Let me digress for a moment to set up the punchline.  Back in the day when I was researching for my owl book, I never passed a single tree or Saguaro without glassing all its holes and boles looking for owls in daylight.  Friends and acquaintances would tell me about known owl locations, but only one time did I ever find one myself in daylight, a Whiskered Screech-Owl watching me from an oak cavity in southern Arizona.

So, I’m walking back up the hill past the kestrel’s Saguaro, the closest way to get to my car, and I stopped to glance at the top where there were still some mockingbird feathers attached to the spines, blowing in the wind.  As my gaze drifted downward off the remnants of the raptor’s breakfast I was stunned, almost dropping the camera, to see something protruding from the lower cavity hole of the previous flicker nest.
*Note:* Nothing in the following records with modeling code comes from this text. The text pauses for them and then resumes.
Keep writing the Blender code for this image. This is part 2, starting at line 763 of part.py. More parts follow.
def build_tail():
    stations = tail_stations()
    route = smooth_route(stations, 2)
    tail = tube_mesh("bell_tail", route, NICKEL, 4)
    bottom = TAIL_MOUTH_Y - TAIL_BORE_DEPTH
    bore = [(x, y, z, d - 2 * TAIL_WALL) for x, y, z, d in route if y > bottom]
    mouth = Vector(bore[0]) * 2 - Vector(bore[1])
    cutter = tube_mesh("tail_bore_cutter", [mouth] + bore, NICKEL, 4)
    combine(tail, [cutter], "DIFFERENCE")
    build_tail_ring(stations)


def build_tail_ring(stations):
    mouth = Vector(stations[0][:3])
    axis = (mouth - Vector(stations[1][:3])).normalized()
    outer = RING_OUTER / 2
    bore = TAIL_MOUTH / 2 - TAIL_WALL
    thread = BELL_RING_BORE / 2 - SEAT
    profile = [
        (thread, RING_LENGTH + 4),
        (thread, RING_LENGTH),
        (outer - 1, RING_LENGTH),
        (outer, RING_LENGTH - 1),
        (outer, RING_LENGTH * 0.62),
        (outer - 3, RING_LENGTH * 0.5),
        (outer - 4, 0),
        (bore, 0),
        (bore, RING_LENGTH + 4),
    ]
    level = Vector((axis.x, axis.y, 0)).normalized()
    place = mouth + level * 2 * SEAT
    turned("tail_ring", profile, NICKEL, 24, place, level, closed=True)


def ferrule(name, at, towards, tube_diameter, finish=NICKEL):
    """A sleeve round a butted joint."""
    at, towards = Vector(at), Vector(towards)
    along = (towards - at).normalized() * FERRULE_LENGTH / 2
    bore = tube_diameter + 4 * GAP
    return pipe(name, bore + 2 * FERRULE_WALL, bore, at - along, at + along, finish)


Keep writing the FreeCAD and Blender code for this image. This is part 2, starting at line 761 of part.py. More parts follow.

Whelp, turns out I am the punchline!  Speaking of oblivious, a Western Screech-Owl was sleeping in the sunny south-facing opening to the old flicker nest.  I shot over a hundred frames of the kestrel, never looked at the back of the camera, never glanced at the hole where three years ago I had shot hundreds of flicker frames for weeks, never had it occur to me to look for owls in daylight amidst all these Saguaros, all of them riddled with cavities.  And the owl had been sleeping there the whole time the kestrel was chewing on a Northern Mockingbird up on the roof.

Now that’s oblivious!  But hey, it’s a testament to how caught up I get in the moment of realizing a good photo op.  That’s lame, but it’s my only excuse.